> _PROVIDED DATA_
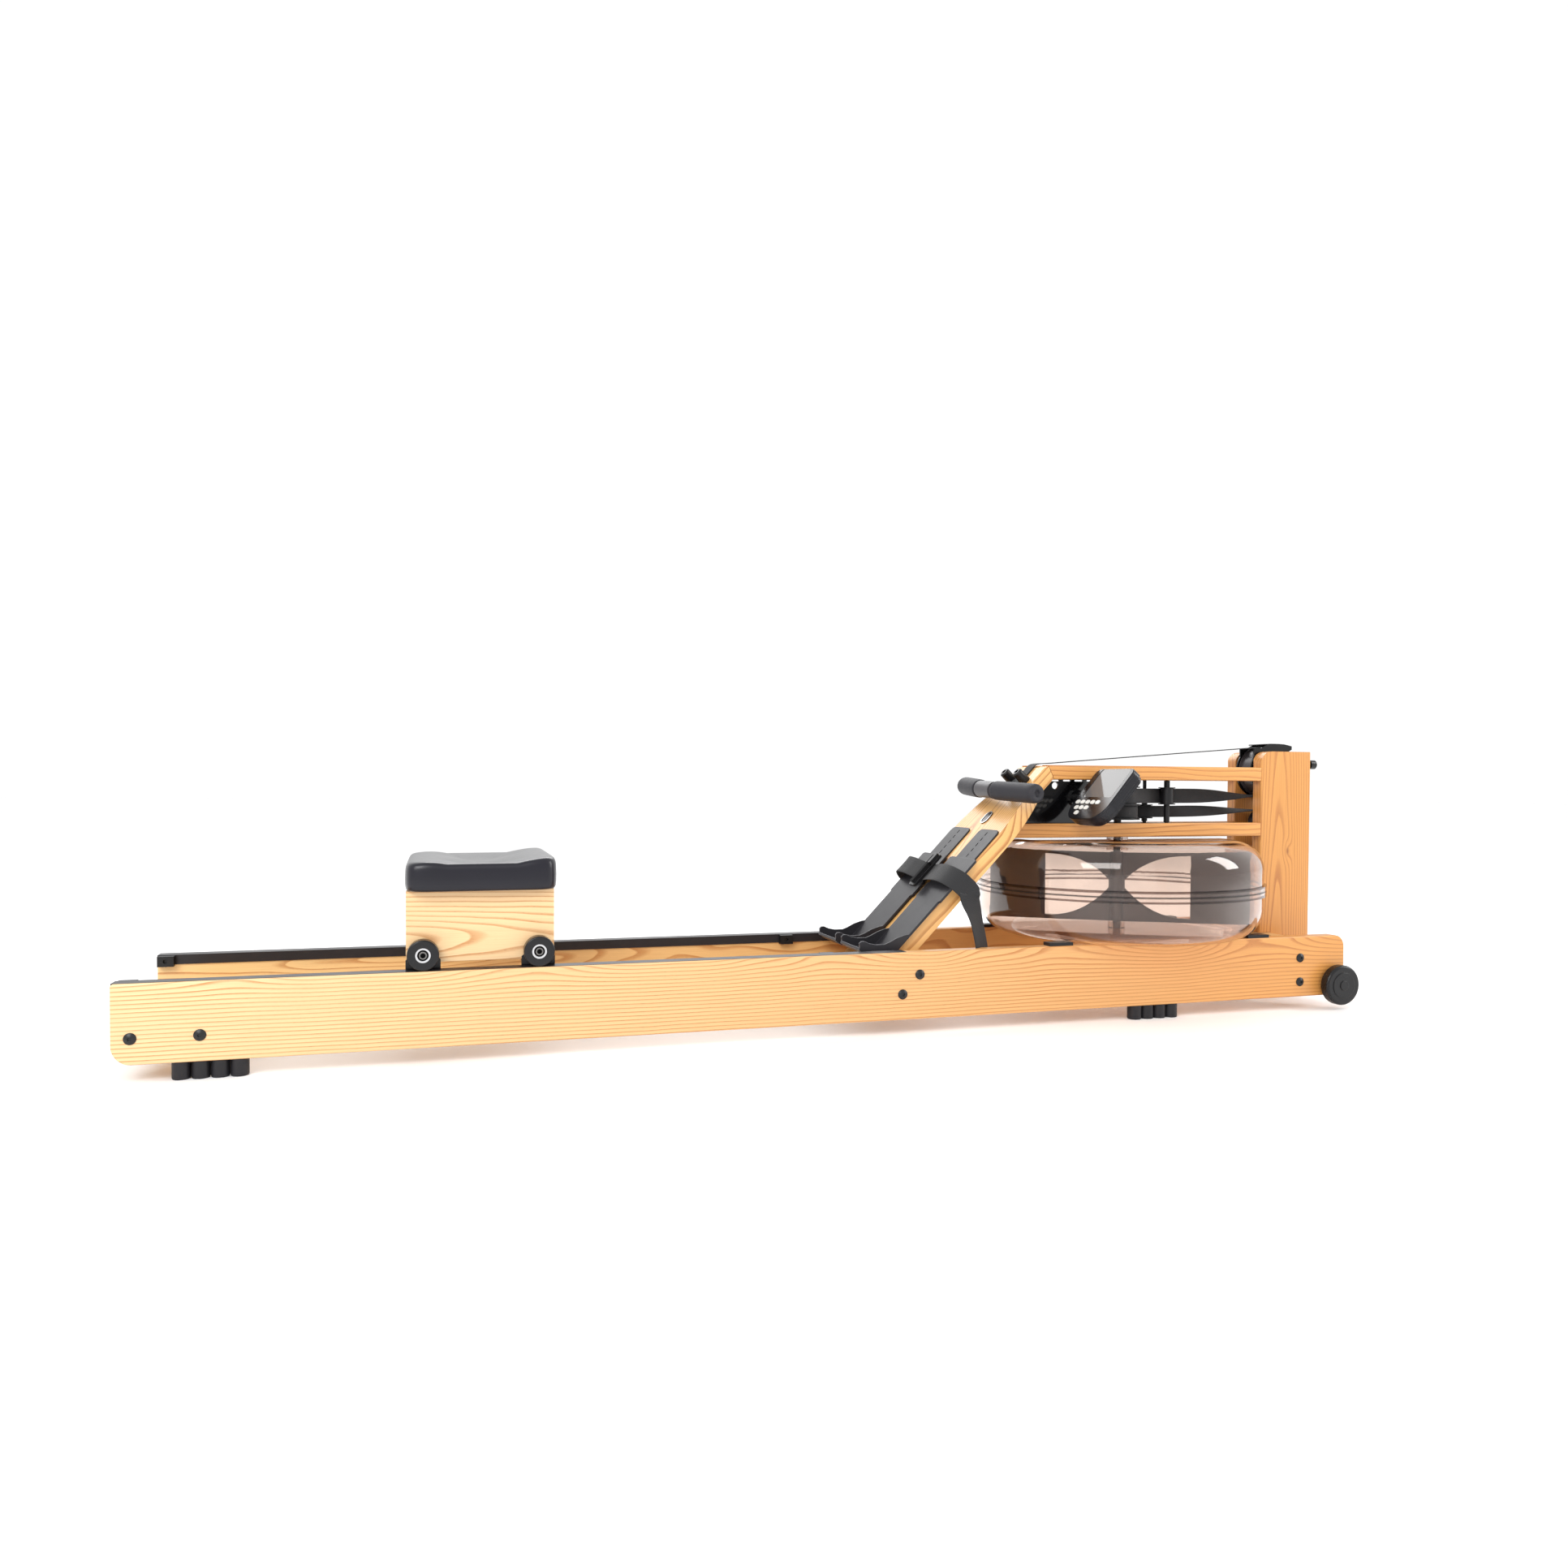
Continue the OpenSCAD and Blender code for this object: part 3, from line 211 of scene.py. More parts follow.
def ash(name, length, width, face, light, dark, depth=0.05, lift=0.0, tilt=0.05, start=0.0, seed=0.0,
        knot=None, end_painted_shade=None, pitch=0.0060, swell=0.04, slow_scale=(2.2, 7.0), crest=None):
    """Flat-sawn ash.

    length, width and face are the board's directions. The pith lies `depth` behind the face and `lift` across the
    width, and drifts by `tilt` along the board from `start`. The rings are `pitch` wide and wander by `swell` at the
    rate slow_scale. knot is a place along and across the board. end_painted_shade is the pale colour at the front
    end, darker and more orange than `light`: painted shade for the dimmer light there. crest is the edge where the
    rings are steep, and how far that reaches.
    """
    t = Tree(name)
    p = t.coord()
    l, w, n = t.dot(p, length), t.dot(p, width), t.dot(p, face)

    def clouds(along, across, shift, detail=2.0):
        """Soft noise; two with another shift are unlike."""
        return t.noise(t.join(t.mul(l, along), t.mul(w, across), t.add(n, seed + shift)), 1.0, detail)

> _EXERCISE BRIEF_
Write out the whole listing again. Match it word for word.

> _RESPONSE TO THIS TASK_
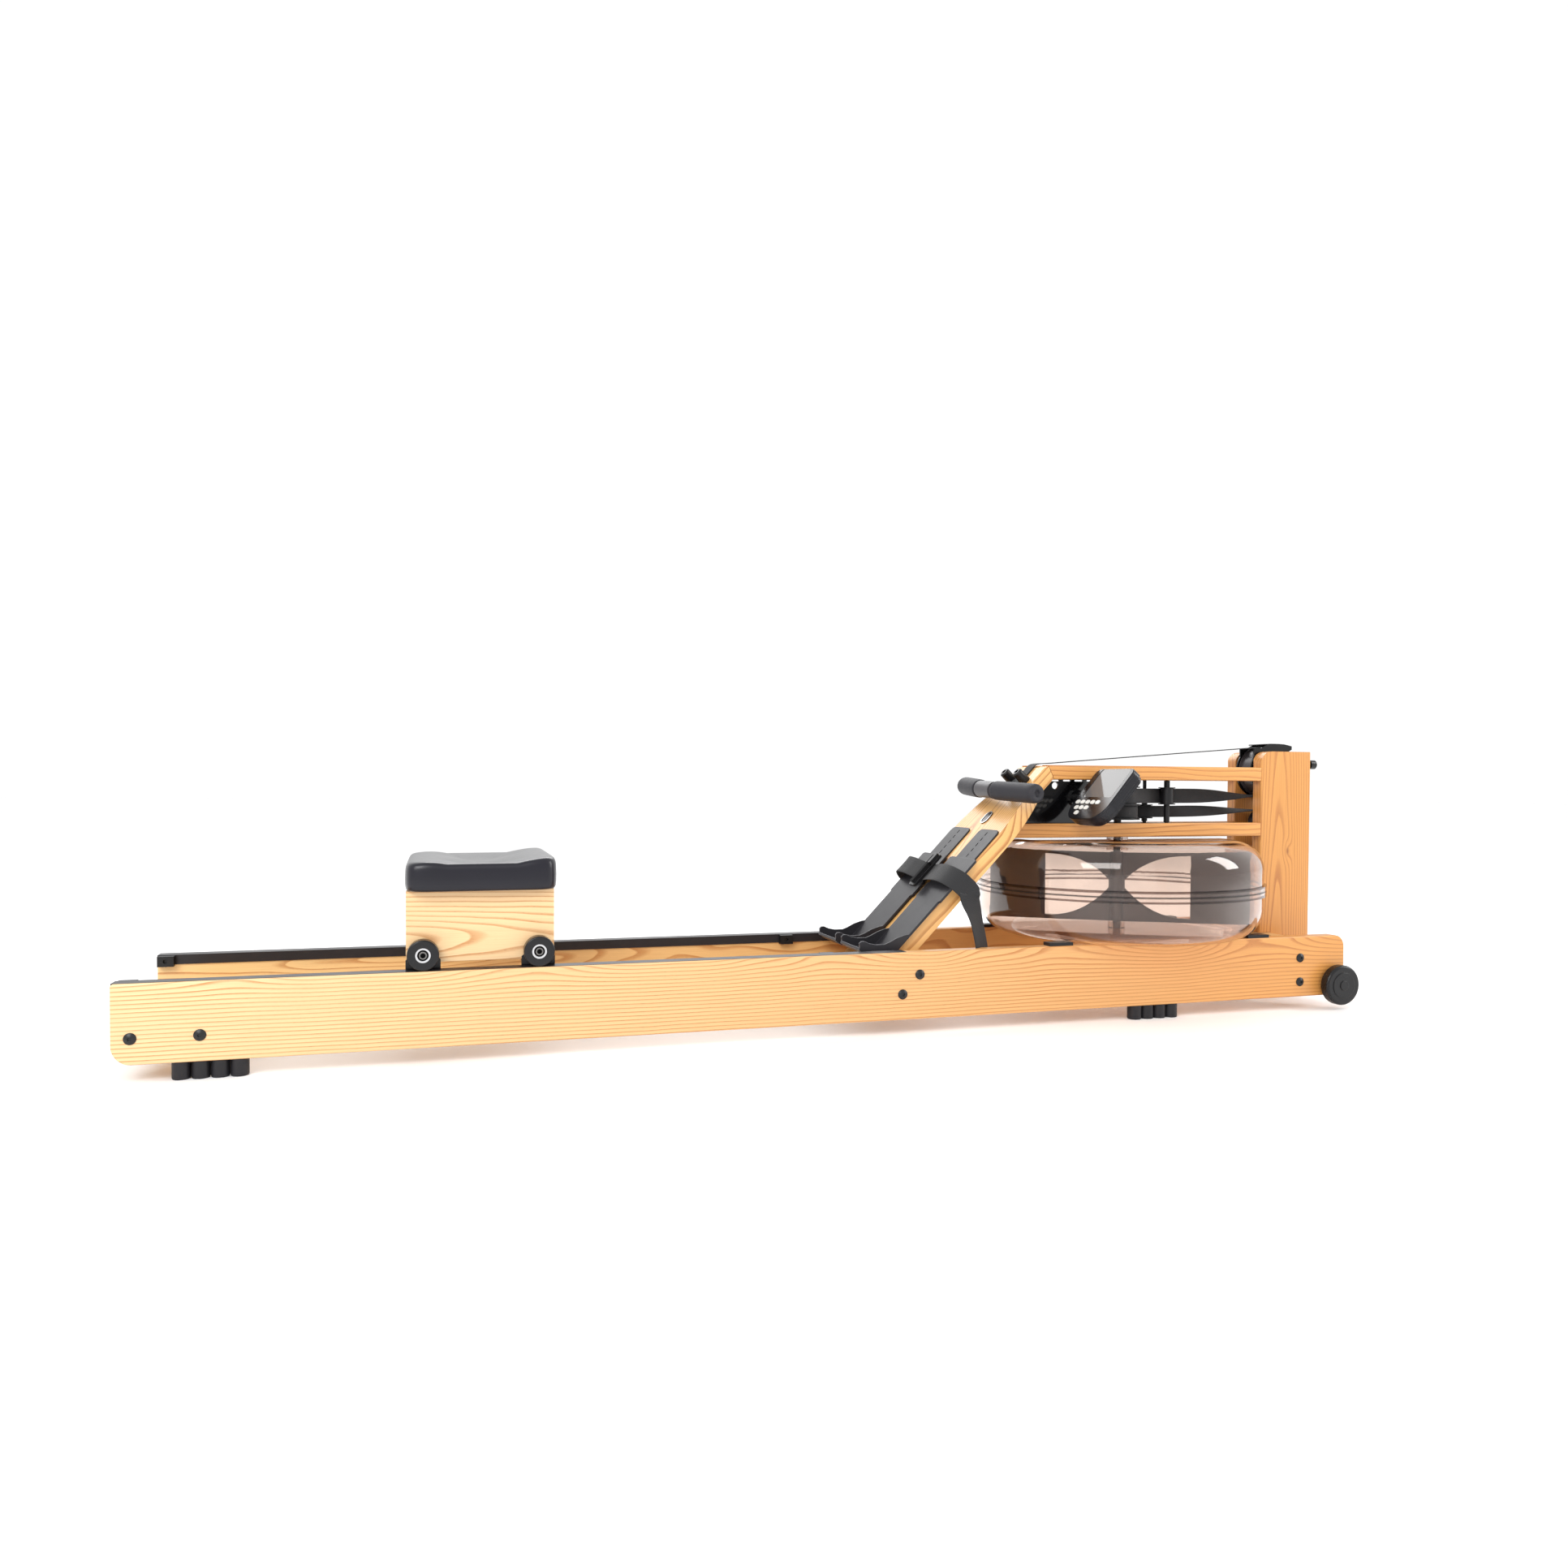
Continue the OpenSCAD and Blender code for this object: part 3, from line 211 of scene.py. More parts follow.
def ash(name, length, width, face, light, dark, depth=0.05, lift=0.0, tilt=0.05, start=0.0, seed=0.0,
        knot=None, end_painted_shade=None, pitch=0.0060, swell=0.04, slow_scale=(2.2, 7.0), crest=None):
    """Flat-sawn ash.

    length, width and face are the board's directions. The pith lies `depth` behind the face and `lift` across the
    width, and drifts by `tilt` along the board from `start`. The rings are `pitch` wide and wander by `swell` at the
    rate slow_scale. knot is a place along and across the board. end_painted_shade is the pale colour at the front
    end, darker and more orange than `light`: painted shade for the dimmer light there. crest is the edge where the
    rings are steep, and how far that reaches.
    """
    t = Tree(name)
    p = t.coord()
    l, w, n = t.dot(p, length), t.dot(p, width), t.dot(p, face)

    def clouds(along, across, shift, detail=2.0):
        """Soft noise; two with another shift are unlike."""
        return t.noise(t.join(t.mul(l, along), t.mul(w, across), t.add(n, seed + shift)), 1.0, detail)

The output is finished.